--- Given request ---
Render every entry verbatim.

Items listed in a dataset
++++

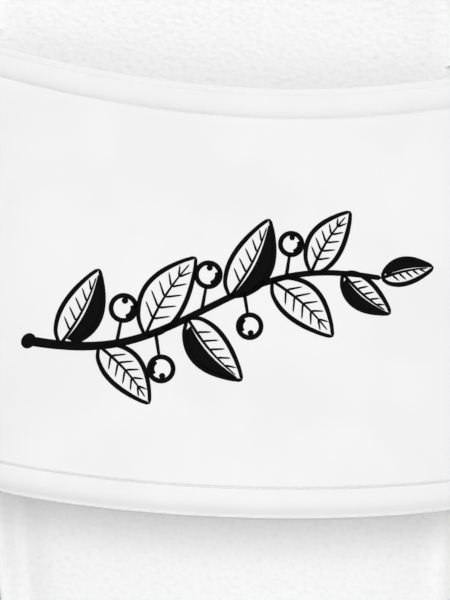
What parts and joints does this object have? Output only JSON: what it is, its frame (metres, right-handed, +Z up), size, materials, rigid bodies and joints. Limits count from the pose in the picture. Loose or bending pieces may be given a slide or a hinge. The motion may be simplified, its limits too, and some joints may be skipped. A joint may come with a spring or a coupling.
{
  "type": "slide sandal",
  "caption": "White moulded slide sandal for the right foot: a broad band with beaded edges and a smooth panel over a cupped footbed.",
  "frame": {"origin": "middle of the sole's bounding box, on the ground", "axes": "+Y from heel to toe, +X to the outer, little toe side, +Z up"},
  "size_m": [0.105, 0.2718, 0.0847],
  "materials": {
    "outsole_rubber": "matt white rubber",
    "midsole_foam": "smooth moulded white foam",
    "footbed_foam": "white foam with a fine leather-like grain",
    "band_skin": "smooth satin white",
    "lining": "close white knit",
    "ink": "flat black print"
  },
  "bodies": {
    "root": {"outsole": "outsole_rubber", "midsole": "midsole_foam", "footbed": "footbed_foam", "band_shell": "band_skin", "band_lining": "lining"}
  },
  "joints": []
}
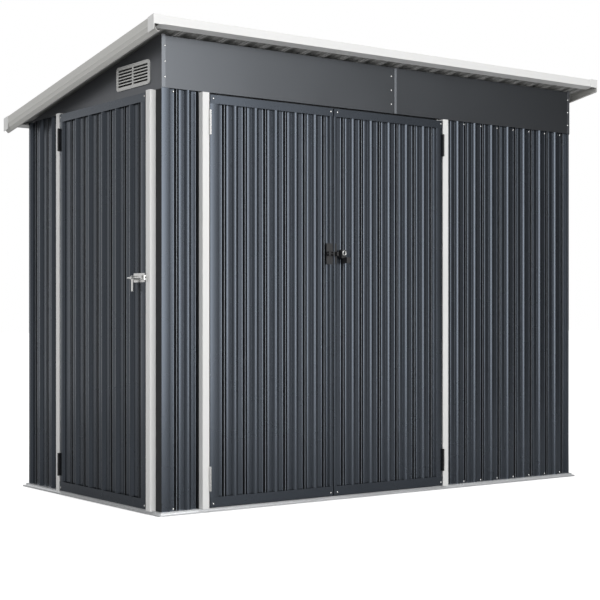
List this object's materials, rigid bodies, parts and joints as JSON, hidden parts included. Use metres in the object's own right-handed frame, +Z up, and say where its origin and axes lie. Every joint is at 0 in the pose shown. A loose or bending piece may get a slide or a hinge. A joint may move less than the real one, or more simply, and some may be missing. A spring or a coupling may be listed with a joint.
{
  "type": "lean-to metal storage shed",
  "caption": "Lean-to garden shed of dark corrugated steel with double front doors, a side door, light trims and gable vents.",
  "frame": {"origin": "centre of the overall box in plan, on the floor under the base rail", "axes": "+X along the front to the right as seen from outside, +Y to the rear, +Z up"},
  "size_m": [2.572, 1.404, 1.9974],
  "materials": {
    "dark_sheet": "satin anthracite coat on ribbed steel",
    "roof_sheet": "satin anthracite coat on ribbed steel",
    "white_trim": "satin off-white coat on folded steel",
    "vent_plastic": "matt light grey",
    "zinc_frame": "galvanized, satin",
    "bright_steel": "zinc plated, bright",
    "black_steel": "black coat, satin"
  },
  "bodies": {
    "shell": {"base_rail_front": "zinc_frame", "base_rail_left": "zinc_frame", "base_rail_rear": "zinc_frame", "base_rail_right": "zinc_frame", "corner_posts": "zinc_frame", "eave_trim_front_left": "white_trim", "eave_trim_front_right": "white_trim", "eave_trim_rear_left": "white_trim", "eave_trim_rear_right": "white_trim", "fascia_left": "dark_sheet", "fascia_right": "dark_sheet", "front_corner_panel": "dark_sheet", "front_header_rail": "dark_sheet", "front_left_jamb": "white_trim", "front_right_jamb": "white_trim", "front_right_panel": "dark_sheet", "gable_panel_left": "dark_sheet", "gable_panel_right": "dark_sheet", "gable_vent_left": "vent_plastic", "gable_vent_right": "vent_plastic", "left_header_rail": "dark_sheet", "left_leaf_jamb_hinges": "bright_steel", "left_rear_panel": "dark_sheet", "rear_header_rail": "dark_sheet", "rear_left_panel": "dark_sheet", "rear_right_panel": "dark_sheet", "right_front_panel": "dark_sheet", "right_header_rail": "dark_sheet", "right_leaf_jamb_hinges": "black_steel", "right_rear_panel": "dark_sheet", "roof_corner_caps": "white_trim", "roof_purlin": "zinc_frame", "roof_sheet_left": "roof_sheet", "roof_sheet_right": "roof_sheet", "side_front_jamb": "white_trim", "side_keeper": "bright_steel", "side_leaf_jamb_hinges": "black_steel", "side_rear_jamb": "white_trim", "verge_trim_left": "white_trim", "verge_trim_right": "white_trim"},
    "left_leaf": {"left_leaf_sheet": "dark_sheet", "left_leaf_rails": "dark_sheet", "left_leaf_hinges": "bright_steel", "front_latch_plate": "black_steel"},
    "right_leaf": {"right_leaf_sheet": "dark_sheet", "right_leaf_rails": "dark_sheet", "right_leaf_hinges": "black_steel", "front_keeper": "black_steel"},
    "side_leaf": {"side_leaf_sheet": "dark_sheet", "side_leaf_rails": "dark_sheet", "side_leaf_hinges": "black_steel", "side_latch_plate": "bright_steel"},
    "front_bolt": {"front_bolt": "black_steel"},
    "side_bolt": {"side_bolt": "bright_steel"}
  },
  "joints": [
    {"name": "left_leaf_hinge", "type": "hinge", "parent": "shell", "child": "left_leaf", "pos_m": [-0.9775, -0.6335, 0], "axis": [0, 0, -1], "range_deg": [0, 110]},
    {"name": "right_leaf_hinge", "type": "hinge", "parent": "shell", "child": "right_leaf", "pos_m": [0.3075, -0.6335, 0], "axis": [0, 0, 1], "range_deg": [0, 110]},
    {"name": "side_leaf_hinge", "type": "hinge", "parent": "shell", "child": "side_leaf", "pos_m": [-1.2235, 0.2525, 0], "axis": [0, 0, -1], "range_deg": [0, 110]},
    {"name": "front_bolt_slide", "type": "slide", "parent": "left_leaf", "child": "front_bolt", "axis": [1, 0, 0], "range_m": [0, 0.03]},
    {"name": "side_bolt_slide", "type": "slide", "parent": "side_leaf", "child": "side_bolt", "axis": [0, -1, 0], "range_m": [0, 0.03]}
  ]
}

++++

--- Result for this exercise ---
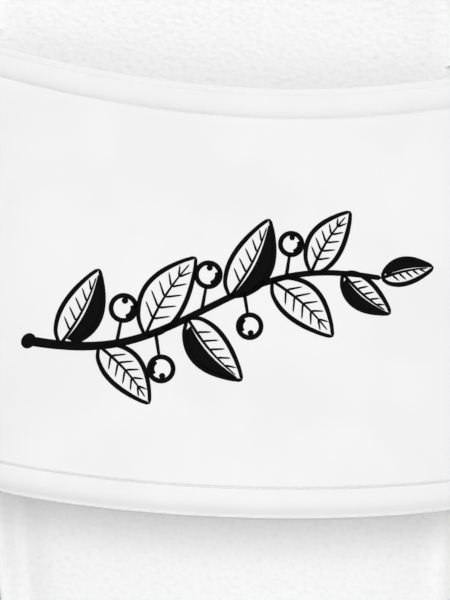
What parts and joints does this object have? Output only JSON: what it is, its frame (metres, right-handed, +Z up), size, materials, rigid bodies and joints. Limits count from the pose in the picture. Loose or bending pieces may be given a slide or a hinge. The motion may be simplified, its limits too, and some joints may be skipped. A joint may come with a spring or a coupling.
{
  "type": "slide sandal",
  "caption": "White moulded slide sandal for the right foot: a broad band with beaded edges and a smooth panel over a cupped footbed.",
  "frame": {"origin": "middle of the sole's bounding box, on the ground", "axes": "+Y from heel to toe, +X to the outer, little toe side, +Z up"},
  "size_m": [0.105, 0.2718, 0.0847],
  "materials": {
    "outsole_rubber": "matt white rubber",
    "midsole_foam": "smooth moulded white foam",
    "footbed_foam": "white foam with a fine leather-like grain",
    "band_skin": "smooth satin white",
    "lining": "close white knit",
    "ink": "flat black print"
  },
  "bodies": {
    "root": {"outsole": "outsole_rubber", "midsole": "midsole_foam", "footbed": "footbed_foam", "band_shell": "band_skin", "band_lining": "lining"}
  },
  "joints": []
}
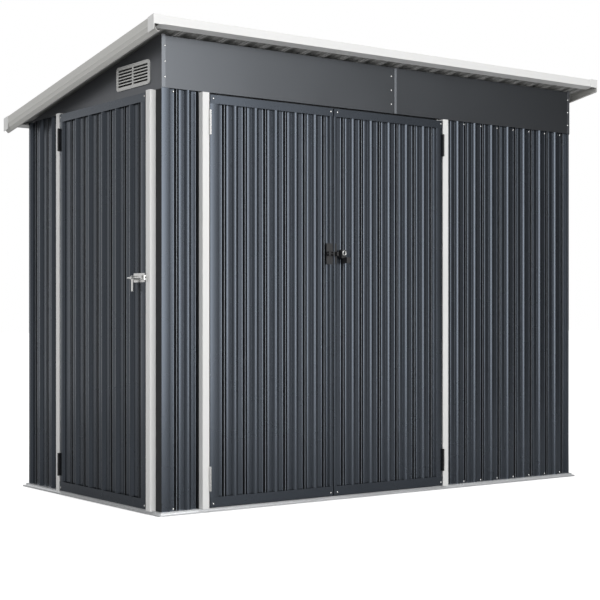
List this object's materials, rigid bodies, parts and joints as JSON, hidden parts included. Use metres in the object's own right-handed frame, +Z up, and say where its origin and axes lie. Every joint is at 0 in the pose shown. A loose or bending piece may get a slide or a hinge. A joint may move less than the real one, or more simply, and some may be missing. A spring or a coupling may be listed with a joint.
{
  "type": "lean-to metal storage shed",
  "caption": "Lean-to garden shed of dark corrugated steel with double front doors, a side door, light trims and gable vents.",
  "frame": {"origin": "centre of the overall box in plan, on the floor under the base rail", "axes": "+X along the front to the right as seen from outside, +Y to the rear, +Z up"},
  "size_m": [2.572, 1.404, 1.9974],
  "materials": {
    "dark_sheet": "satin anthracite coat on ribbed steel",
    "roof_sheet": "satin anthracite coat on ribbed steel",
    "white_trim": "satin off-white coat on folded steel",
    "vent_plastic": "matt light grey",
    "zinc_frame": "galvanized, satin",
    "bright_steel": "zinc plated, bright",
    "black_steel": "black coat, satin"
  },
  "bodies": {
    "shell": {"base_rail_front": "zinc_frame", "base_rail_left": "zinc_frame", "base_rail_rear": "zinc_frame", "base_rail_right": "zinc_frame", "corner_posts": "zinc_frame", "eave_trim_front_left": "white_trim", "eave_trim_front_right": "white_trim", "eave_trim_rear_left": "white_trim", "eave_trim_rear_right": "white_trim", "fascia_left": "dark_sheet", "fascia_right": "dark_sheet", "front_corner_panel": "dark_sheet", "front_header_rail": "dark_sheet", "front_left_jamb": "white_trim", "front_right_jamb": "white_trim", "front_right_panel": "dark_sheet", "gable_panel_left": "dark_sheet", "gable_panel_right": "dark_sheet", "gable_vent_left": "vent_plastic", "gable_vent_right": "vent_plastic", "left_header_rail": "dark_sheet", "left_leaf_jamb_hinges": "bright_steel", "left_rear_panel": "dark_sheet", "rear_header_rail": "dark_sheet", "rear_left_panel": "dark_sheet", "rear_right_panel": "dark_sheet", "right_front_panel": "dark_sheet", "right_header_rail": "dark_sheet", "right_leaf_jamb_hinges": "black_steel", "right_rear_panel": "dark_sheet", "roof_corner_caps": "white_trim", "roof_purlin": "zinc_frame", "roof_sheet_left": "roof_sheet", "roof_sheet_right": "roof_sheet", "side_front_jamb": "white_trim", "side_keeper": "bright_steel", "side_leaf_jamb_hinges": "black_steel", "side_rear_jamb": "white_trim", "verge_trim_left": "white_trim", "verge_trim_right": "white_trim"},
    "left_leaf": {"left_leaf_sheet": "dark_sheet", "left_leaf_rails": "dark_sheet", "left_leaf_hinges": "bright_steel", "front_latch_plate": "black_steel"},
    "right_leaf": {"right_leaf_sheet": "dark_sheet", "right_leaf_rails": "dark_sheet", "right_leaf_hinges": "black_steel", "front_keeper": "black_steel"},
    "side_leaf": {"side_leaf_sheet": "dark_sheet", "side_leaf_rails": "dark_sheet", "side_leaf_hinges": "black_steel", "side_latch_plate": "bright_steel"},
    "front_bolt": {"front_bolt": "black_steel"},
    "side_bolt": {"side_bolt": "bright_steel"}
  },
  "joints": [
    {"name": "left_leaf_hinge", "type": "hinge", "parent": "shell", "child": "left_leaf", "pos_m": [-0.9775, -0.6335, 0], "axis": [0, 0, -1], "range_deg": [0, 110]},
    {"name": "right_leaf_hinge", "type": "hinge", "parent": "shell", "child": "right_leaf", "pos_m": [0.3075, -0.6335, 0], "axis": [0, 0, 1], "range_deg": [0, 110]},
    {"name": "side_leaf_hinge", "type": "hinge", "parent": "shell", "child": "side_leaf", "pos_m": [-1.2235, 0.2525, 0], "axis": [0, 0, -1], "range_deg": [0, 110]},
    {"name": "front_bolt_slide", "type": "slide", "parent": "left_leaf", "child": "front_bolt", "axis": [1, 0, 0], "range_m": [0, 0.03]},
    {"name": "side_bolt_slide", "type": "slide", "parent": "side_leaf", "child": "side_bolt", "axis": [0, -1, 0], "range_m": [0, 0.03]}
  ]
}